■ Supplied data:
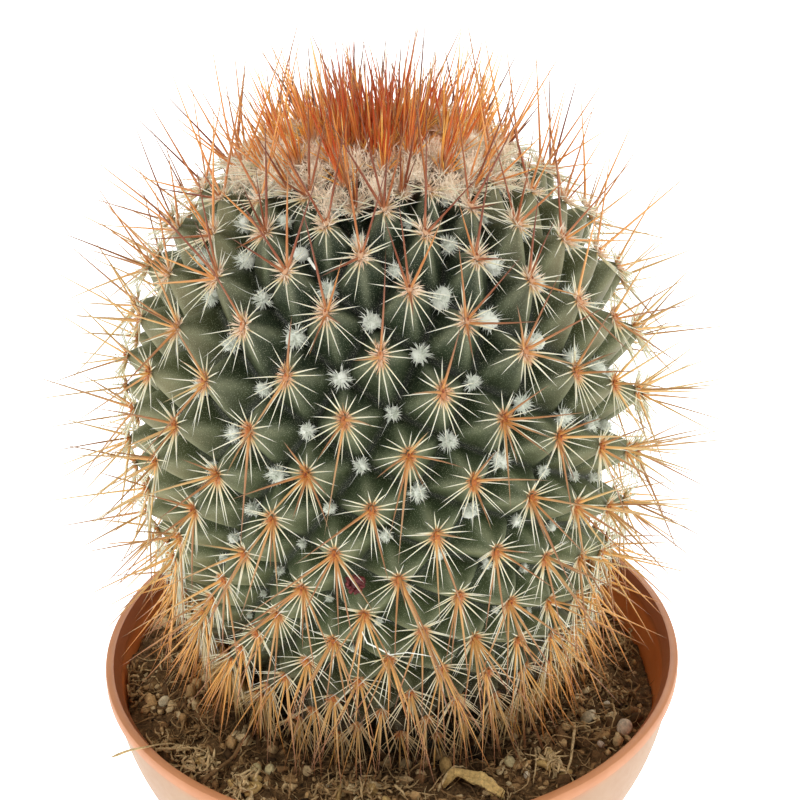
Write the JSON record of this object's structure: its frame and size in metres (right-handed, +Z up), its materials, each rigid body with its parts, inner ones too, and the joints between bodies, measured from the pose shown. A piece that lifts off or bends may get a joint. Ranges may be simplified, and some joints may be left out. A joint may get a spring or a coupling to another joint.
{
  "type": "potted pincushion cactus",
  "caption": "Globular green cactus of spiralling tubercles with cream and orange-red spines, rooted in soil in a shallow rounded terracotta-coloured pot with a beaded rim.",
  "frame": {"origin": "centre of the pot's flat underside", "axes": "+Z up along the stem; -Y towards the side that the picture shows"},
  "size_m": [0.1288, 0.1279, 0.1741],
  "materials": {
    "pot_plastic": "satin moulded terracotta-coloured plastic",
    "soil": "loose dark peat mix with fibres and pale grit",
    "stem": "dull grey-green living skin with fine pale flecks",
    "spine": "stiff glossy spines, cream to orange-red",
    "wool": "soft white plant wool and felt"
  },
  "bodies": {
    "root": {"pot": "pot_plastic", "soil": "soil", "cactus": "stem"}
  },
  "joints": []
}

■ Goal of the exercise: Print all of the data exactly as it was given.

■ Solved problem:
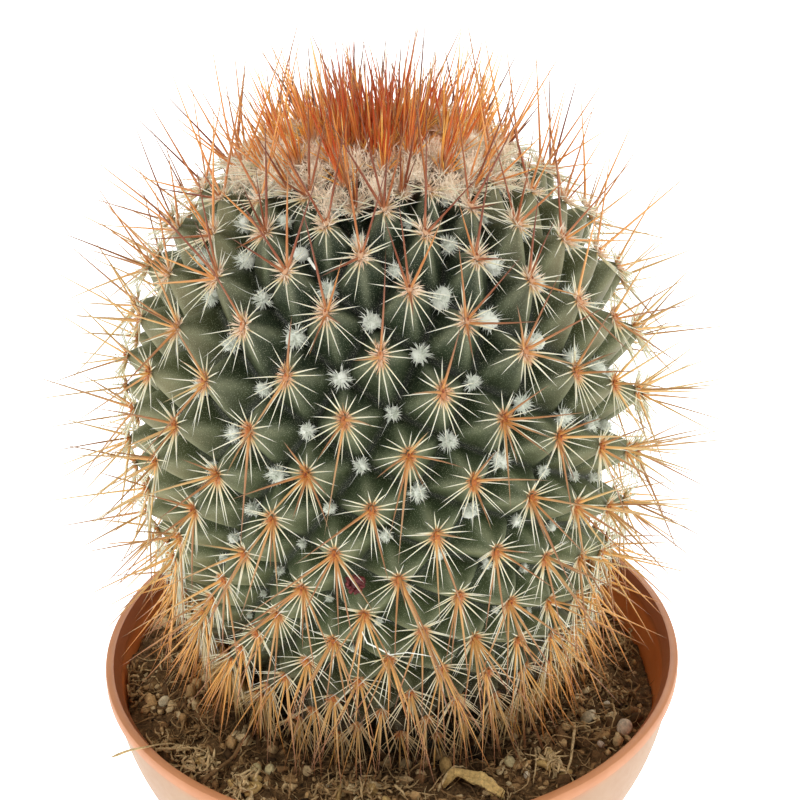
Write the JSON record of this object's structure: its frame and size in metres (right-handed, +Z up), its materials, each rigid body with its parts, inner ones too, and the joints between bodies, measured from the pose shown. A piece that lifts off or bends may get a joint. Ranges may be simplified, and some joints may be left out. A joint may get a spring or a coupling to another joint.
{
  "type": "potted pincushion cactus",
  "caption": "Globular green cactus of spiralling tubercles with cream and orange-red spines, rooted in soil in a shallow rounded terracotta-coloured pot with a beaded rim.",
  "frame": {"origin": "centre of the pot's flat underside", "axes": "+Z up along the stem; -Y towards the side that the picture shows"},
  "size_m": [0.1288, 0.1279, 0.1741],
  "materials": {
    "pot_plastic": "satin moulded terracotta-coloured plastic",
    "soil": "loose dark peat mix with fibres and pale grit",
    "stem": "dull grey-green living skin with fine pale flecks",
    "spine": "stiff glossy spines, cream to orange-red",
    "wool": "soft white plant wool and felt"
  },
  "bodies": {
    "root": {"pot": "pot_plastic", "soil": "soil", "cactus": "stem"}
  },
  "joints": []
}